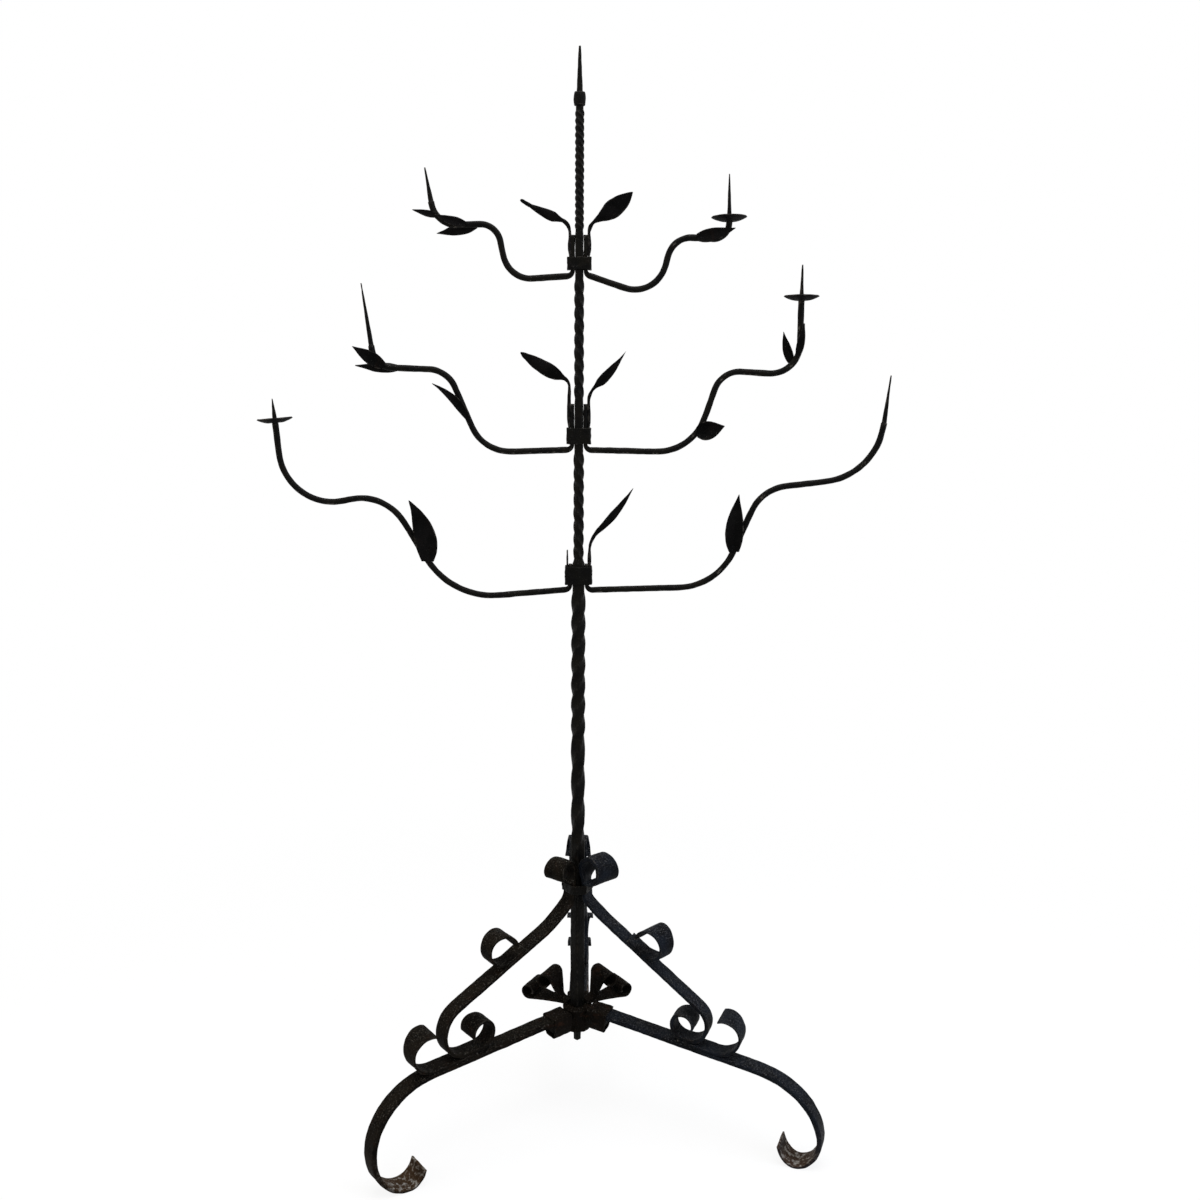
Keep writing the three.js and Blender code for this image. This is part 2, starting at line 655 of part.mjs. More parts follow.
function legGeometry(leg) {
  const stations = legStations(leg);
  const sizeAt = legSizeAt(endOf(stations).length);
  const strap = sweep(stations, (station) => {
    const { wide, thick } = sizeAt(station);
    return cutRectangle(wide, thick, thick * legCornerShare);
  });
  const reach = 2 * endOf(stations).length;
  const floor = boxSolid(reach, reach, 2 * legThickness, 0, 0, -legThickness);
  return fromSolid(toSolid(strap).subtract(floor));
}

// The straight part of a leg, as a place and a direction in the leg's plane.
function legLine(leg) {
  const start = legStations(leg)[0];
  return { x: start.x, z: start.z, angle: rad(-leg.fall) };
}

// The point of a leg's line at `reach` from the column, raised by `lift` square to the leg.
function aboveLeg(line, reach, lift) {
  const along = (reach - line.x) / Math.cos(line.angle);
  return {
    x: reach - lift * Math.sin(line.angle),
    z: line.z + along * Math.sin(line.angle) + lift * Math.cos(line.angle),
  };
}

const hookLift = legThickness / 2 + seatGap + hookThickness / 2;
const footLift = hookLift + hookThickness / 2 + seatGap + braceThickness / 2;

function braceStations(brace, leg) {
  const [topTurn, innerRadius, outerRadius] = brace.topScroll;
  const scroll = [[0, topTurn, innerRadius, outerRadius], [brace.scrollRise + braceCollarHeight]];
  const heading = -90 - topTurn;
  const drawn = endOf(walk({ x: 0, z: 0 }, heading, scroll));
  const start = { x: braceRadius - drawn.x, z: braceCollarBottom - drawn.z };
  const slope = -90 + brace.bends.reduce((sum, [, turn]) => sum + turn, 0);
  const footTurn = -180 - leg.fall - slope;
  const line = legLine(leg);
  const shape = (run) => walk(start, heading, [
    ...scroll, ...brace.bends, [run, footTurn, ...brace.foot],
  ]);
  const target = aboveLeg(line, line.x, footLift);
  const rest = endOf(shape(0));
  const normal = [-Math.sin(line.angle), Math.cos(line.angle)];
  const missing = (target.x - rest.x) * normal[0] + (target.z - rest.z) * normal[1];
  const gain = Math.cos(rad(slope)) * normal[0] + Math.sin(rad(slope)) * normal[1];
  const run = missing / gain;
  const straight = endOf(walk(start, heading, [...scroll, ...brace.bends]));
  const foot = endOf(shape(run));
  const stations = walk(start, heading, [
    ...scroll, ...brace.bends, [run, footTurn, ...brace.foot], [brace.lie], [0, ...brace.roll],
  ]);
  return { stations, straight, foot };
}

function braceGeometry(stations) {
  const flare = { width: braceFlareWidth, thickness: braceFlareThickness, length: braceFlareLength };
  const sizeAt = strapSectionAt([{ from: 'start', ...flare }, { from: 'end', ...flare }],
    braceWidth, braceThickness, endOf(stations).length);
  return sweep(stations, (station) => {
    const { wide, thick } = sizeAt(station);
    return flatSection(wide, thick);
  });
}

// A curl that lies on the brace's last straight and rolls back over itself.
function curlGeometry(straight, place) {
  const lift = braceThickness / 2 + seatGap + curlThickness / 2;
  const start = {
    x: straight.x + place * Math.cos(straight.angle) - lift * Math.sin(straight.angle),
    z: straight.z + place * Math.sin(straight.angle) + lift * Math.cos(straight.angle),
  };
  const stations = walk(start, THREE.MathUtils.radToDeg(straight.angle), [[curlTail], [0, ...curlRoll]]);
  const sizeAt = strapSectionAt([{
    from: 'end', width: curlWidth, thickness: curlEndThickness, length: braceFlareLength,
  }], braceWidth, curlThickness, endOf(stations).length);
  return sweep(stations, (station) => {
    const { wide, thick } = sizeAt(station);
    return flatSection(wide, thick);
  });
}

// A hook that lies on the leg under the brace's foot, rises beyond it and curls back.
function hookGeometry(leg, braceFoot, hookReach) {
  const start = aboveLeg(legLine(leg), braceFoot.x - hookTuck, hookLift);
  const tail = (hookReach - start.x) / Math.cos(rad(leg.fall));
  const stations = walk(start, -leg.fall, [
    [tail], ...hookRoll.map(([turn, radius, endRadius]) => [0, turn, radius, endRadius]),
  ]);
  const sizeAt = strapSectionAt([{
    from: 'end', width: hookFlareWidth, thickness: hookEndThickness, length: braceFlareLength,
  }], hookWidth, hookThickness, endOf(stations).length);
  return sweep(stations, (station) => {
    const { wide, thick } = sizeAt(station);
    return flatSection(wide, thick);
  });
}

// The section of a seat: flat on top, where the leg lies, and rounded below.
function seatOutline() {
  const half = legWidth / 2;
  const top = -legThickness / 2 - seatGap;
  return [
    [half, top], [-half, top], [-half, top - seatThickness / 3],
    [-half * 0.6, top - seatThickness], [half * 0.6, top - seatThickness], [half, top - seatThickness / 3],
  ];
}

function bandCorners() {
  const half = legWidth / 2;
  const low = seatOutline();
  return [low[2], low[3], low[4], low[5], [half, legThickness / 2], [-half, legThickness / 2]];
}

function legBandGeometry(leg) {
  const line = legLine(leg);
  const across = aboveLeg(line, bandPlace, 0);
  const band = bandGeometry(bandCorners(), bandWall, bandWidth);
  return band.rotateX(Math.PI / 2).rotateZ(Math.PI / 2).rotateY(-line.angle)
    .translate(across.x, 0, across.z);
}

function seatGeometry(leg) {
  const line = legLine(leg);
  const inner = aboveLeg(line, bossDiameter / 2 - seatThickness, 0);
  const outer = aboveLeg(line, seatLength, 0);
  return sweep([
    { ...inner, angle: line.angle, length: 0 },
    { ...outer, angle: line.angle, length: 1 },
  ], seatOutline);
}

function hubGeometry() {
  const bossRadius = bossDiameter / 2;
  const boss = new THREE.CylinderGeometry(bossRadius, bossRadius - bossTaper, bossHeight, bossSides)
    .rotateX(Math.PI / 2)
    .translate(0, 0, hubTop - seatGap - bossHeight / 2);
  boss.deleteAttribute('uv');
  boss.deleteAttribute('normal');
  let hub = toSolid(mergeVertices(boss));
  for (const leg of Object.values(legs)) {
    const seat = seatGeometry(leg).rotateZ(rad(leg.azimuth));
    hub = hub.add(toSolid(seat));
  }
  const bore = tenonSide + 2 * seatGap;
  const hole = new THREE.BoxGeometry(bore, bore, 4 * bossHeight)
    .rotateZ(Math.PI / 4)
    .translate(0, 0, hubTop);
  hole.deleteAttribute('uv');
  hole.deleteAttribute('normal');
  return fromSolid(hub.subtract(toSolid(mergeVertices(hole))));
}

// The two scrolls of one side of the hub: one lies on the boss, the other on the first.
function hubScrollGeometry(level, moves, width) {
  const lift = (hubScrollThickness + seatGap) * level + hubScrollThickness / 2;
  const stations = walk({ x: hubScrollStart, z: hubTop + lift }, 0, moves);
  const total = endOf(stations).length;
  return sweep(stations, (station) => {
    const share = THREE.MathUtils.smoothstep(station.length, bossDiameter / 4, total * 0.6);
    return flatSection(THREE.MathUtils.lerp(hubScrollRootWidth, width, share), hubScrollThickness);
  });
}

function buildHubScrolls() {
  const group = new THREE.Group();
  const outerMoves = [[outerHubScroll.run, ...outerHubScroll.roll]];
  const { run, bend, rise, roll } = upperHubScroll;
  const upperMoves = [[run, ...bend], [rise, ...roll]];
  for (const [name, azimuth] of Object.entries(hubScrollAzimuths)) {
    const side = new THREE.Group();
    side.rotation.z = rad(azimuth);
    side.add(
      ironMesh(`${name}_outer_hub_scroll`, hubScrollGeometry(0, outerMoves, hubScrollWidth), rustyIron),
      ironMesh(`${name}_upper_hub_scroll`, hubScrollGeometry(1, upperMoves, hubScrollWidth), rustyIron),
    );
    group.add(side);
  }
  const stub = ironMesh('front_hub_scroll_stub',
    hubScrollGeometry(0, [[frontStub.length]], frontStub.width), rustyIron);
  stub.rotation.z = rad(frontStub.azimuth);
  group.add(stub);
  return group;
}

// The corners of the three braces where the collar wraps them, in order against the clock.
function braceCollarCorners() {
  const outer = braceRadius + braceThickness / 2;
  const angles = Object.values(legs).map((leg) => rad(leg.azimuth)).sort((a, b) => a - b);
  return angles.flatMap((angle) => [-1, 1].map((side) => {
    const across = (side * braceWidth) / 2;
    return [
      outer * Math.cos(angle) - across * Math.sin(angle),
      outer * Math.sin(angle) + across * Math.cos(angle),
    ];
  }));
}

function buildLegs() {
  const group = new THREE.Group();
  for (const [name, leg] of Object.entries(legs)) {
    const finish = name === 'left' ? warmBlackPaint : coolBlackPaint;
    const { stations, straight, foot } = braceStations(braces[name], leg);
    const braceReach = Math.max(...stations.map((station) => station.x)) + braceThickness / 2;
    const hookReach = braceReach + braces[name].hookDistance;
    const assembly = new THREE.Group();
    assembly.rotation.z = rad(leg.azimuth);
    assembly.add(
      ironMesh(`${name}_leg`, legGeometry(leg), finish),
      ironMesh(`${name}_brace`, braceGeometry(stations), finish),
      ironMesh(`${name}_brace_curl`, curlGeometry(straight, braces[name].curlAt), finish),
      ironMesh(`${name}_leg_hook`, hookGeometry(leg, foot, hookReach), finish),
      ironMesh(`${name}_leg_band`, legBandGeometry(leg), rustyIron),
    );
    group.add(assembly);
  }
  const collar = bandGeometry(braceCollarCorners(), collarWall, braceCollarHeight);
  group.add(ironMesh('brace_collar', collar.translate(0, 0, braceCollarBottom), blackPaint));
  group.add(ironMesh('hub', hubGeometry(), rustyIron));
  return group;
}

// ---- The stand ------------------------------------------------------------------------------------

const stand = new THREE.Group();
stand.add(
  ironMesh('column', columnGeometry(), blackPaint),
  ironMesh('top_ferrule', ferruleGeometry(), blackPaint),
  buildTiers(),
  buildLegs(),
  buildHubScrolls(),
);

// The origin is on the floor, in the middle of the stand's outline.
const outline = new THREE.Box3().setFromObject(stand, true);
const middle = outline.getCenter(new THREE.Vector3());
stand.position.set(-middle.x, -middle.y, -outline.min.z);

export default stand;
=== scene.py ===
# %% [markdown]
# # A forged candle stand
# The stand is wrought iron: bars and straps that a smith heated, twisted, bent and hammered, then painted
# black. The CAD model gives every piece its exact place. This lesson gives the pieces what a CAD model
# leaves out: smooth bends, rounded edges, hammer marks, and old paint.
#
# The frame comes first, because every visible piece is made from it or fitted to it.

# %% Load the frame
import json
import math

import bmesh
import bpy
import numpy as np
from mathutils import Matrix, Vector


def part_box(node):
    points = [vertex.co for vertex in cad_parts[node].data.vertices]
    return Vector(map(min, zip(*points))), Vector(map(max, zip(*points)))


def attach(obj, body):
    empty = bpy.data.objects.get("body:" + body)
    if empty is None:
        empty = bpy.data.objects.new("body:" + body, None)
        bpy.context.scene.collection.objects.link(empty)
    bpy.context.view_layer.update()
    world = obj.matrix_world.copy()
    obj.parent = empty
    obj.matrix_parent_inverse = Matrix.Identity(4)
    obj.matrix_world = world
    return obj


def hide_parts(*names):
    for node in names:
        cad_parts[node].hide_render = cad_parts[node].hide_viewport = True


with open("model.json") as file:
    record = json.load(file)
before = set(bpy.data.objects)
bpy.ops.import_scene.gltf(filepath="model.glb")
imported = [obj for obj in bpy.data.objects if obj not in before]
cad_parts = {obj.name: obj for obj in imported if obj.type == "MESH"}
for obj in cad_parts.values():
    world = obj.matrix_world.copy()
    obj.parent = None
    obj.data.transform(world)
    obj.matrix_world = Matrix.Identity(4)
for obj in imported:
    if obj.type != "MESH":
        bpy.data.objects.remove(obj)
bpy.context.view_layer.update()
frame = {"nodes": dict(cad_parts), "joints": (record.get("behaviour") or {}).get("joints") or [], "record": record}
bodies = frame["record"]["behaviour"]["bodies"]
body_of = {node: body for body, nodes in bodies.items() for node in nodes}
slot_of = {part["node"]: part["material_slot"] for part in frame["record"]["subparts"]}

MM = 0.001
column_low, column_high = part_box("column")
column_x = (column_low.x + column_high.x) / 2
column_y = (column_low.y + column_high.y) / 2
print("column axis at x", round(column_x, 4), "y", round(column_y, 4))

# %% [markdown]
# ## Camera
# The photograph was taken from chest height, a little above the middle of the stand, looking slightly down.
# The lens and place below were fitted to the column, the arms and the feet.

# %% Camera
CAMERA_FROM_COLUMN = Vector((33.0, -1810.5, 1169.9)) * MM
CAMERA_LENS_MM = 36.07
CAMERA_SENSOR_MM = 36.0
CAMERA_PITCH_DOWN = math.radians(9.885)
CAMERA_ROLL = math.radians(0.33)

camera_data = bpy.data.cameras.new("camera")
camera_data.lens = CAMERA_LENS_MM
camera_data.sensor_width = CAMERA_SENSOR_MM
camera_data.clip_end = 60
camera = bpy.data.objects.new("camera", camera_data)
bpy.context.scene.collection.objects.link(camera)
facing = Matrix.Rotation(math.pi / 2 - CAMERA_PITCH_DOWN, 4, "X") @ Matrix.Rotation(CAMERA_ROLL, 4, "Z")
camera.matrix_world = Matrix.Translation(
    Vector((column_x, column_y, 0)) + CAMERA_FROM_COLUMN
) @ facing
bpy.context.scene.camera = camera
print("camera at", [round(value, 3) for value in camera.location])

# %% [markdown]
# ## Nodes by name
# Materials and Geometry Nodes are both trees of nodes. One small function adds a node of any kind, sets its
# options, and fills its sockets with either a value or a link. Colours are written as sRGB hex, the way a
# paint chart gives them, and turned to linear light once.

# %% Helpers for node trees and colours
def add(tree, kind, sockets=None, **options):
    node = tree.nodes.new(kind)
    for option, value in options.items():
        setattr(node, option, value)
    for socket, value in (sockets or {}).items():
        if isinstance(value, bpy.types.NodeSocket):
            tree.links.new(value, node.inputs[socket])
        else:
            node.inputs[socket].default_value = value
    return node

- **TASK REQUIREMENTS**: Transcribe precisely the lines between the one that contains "const stand = new THREE.Group();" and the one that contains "bpy.context.scene.collection.objects.link(empty)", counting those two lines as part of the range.

- **ANSWER TO THIS EXERCISE**:
const stand = new THREE.Group();
stand.add(
  ironMesh('column', columnGeometry(), blackPaint),
  ironMesh('top_ferrule', ferruleGeometry(), blackPaint),
  buildTiers(),
  buildLegs(),
  buildHubScrolls(),
);

// The origin is on the floor, in the middle of the stand's outline.
const outline = new THREE.Box3().setFromObject(stand, true);
const middle = outline.getCenter(new THREE.Vector3());
stand.position.set(-middle.x, -middle.y, -outline.min.z);

export default stand;
=== scene.py ===
# %% [markdown]
# # A forged candle stand
# The stand is wrought iron: bars and straps that a smith heated, twisted, bent and hammered, then painted
# black. The CAD model gives every piece its exact place. This lesson gives the pieces what a CAD model
# leaves out: smooth bends, rounded edges, hammer marks, and old paint.
#
# The frame comes first, because every visible piece is made from it or fitted to it.

# %% Load the frame
import json
import math

import bmesh
import bpy
import numpy as np
from mathutils import Matrix, Vector


def part_box(node):
    points = [vertex.co for vertex in cad_parts[node].data.vertices]
    return Vector(map(min, zip(*points))), Vector(map(max, zip(*points)))


def attach(obj, body):
    empty = bpy.data.objects.get("body:" + body)
    if empty is None:
        empty = bpy.data.objects.new("body:" + body, None)
        bpy.context.scene.collection.objects.link(empty)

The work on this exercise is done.